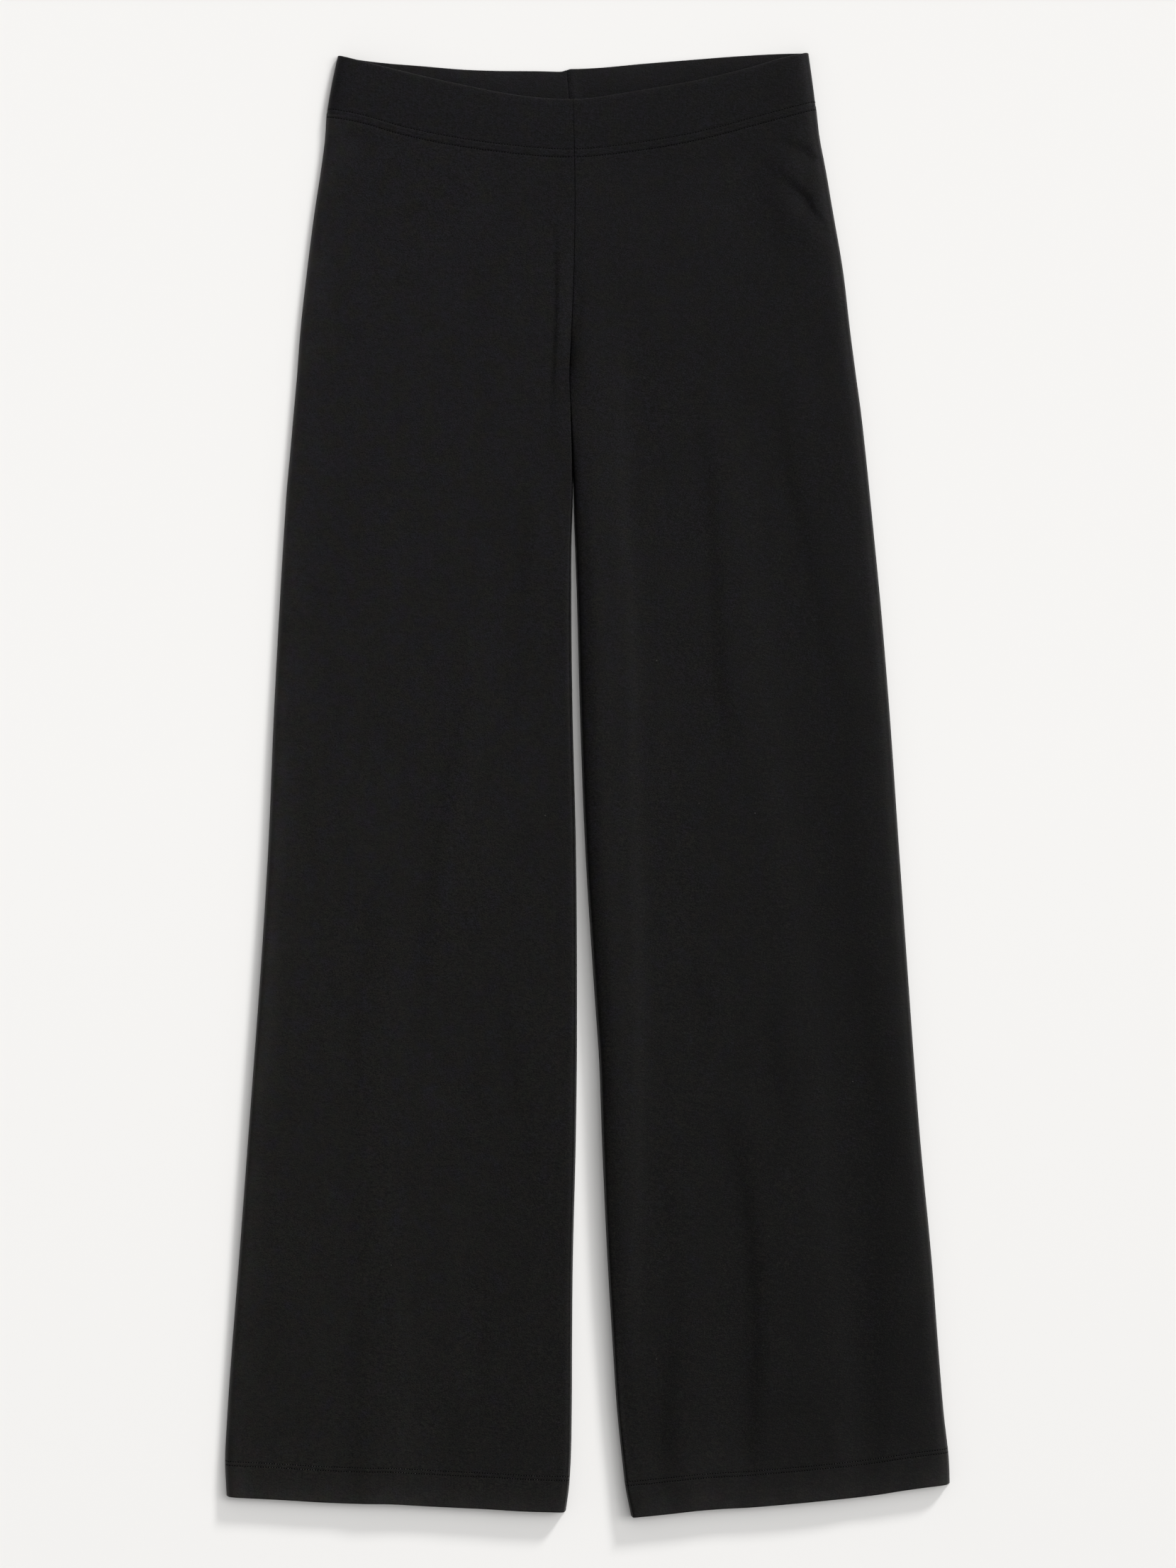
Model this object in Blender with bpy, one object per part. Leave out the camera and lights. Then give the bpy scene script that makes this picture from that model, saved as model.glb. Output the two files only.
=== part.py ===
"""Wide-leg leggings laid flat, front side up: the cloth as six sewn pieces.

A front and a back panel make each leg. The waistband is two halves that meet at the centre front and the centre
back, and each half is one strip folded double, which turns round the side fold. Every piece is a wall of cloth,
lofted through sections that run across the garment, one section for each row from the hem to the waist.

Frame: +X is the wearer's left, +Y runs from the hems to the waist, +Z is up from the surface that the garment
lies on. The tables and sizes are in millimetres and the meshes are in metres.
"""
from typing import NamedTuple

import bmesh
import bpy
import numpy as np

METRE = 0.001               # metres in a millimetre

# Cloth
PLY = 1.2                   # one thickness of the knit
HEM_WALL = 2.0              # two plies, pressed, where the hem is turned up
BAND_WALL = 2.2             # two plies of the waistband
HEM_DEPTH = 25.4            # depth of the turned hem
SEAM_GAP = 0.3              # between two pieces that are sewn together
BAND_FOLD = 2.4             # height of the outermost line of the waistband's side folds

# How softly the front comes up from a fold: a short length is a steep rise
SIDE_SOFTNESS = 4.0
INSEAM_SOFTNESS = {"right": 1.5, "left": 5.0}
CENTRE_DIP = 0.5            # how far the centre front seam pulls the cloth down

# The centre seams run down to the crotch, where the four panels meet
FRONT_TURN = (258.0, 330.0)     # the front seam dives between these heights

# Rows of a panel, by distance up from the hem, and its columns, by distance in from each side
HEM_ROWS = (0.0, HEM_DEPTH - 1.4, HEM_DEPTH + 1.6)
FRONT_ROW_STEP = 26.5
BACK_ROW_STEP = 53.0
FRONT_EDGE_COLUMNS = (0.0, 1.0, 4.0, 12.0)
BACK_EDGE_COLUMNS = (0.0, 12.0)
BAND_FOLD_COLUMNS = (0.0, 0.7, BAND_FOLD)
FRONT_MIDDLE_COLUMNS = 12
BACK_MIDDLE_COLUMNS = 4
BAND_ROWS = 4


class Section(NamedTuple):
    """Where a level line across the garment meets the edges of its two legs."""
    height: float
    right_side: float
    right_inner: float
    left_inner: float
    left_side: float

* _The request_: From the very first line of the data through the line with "METRE = 0.001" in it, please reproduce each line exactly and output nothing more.

* _Result of this task_:
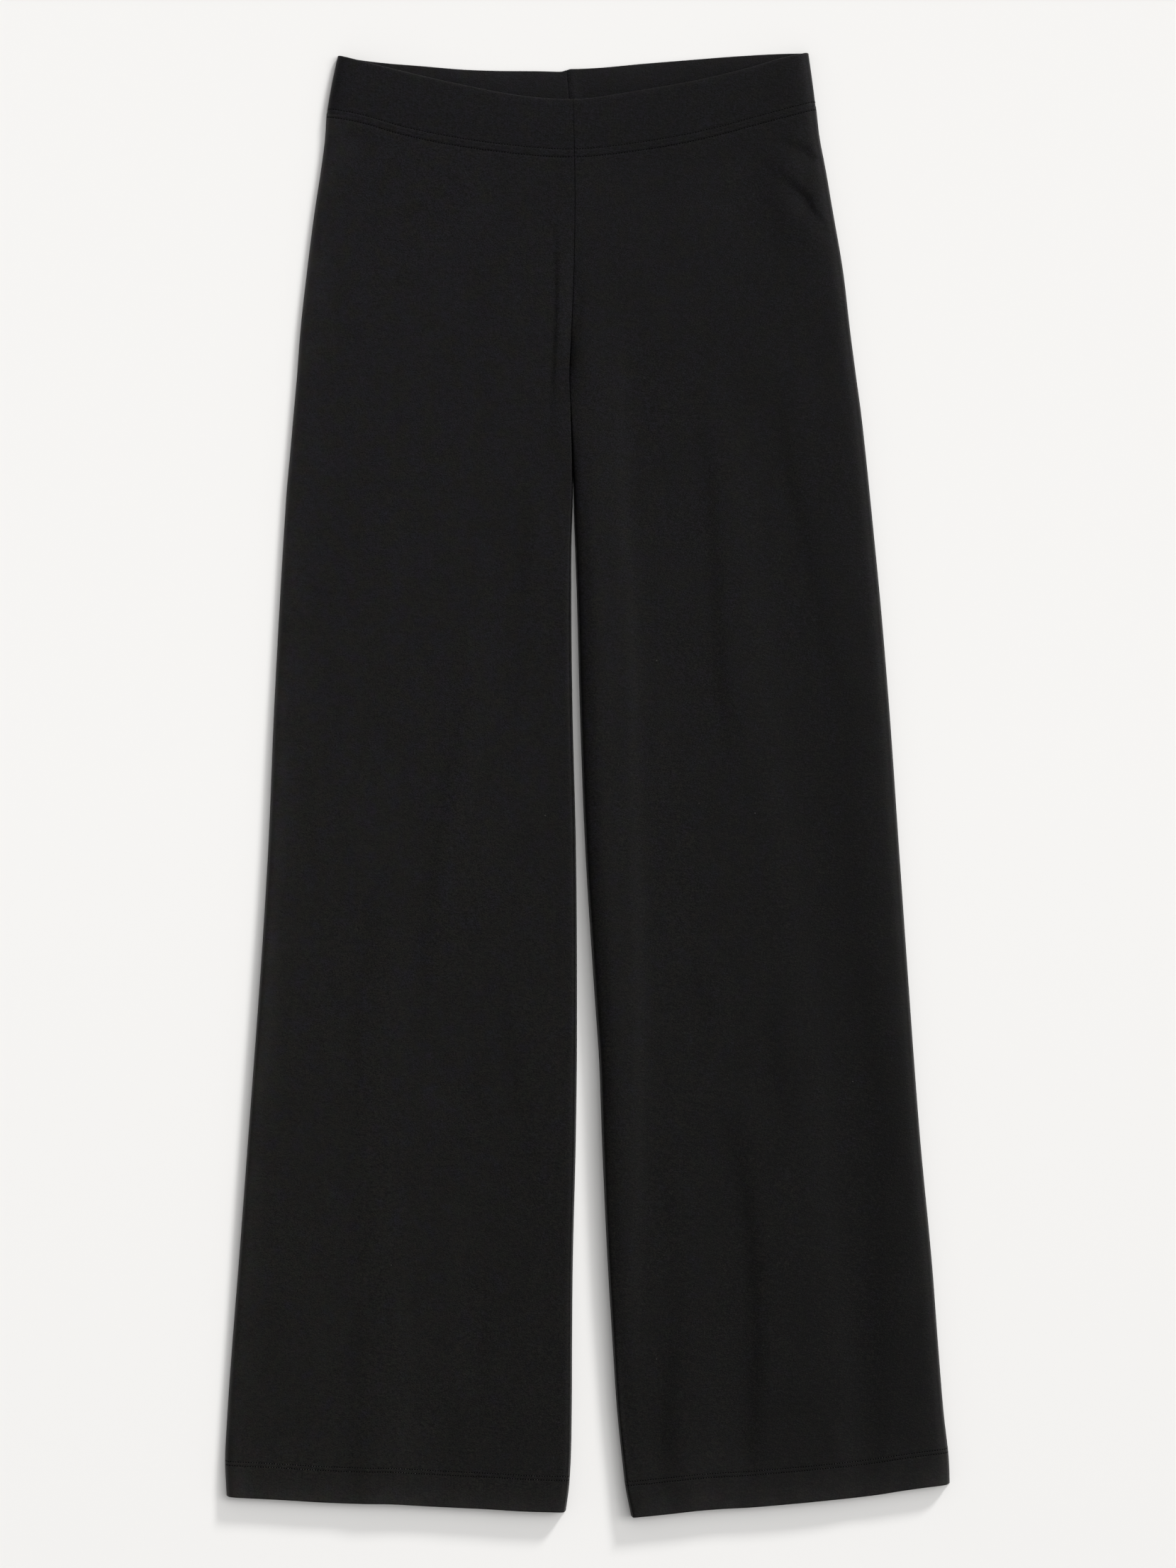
Model this object in Blender with bpy, one object per part. Leave out the camera and lights. Then give the bpy scene script that makes this picture from that model, saved as model.glb. Output the two files only.
=== part.py ===
"""Wide-leg leggings laid flat, front side up: the cloth as six sewn pieces.

A front and a back panel make each leg. The waistband is two halves that meet at the centre front and the centre
back, and each half is one strip folded double, which turns round the side fold. Every piece is a wall of cloth,
lofted through sections that run across the garment, one section for each row from the hem to the waist.

Frame: +X is the wearer's left, +Y runs from the hems to the waist, +Z is up from the surface that the garment
lies on. The tables and sizes are in millimetres and the meshes are in metres.
"""
from typing import NamedTuple

import bmesh
import bpy
import numpy as np

METRE = 0.001               # metres in a millimetre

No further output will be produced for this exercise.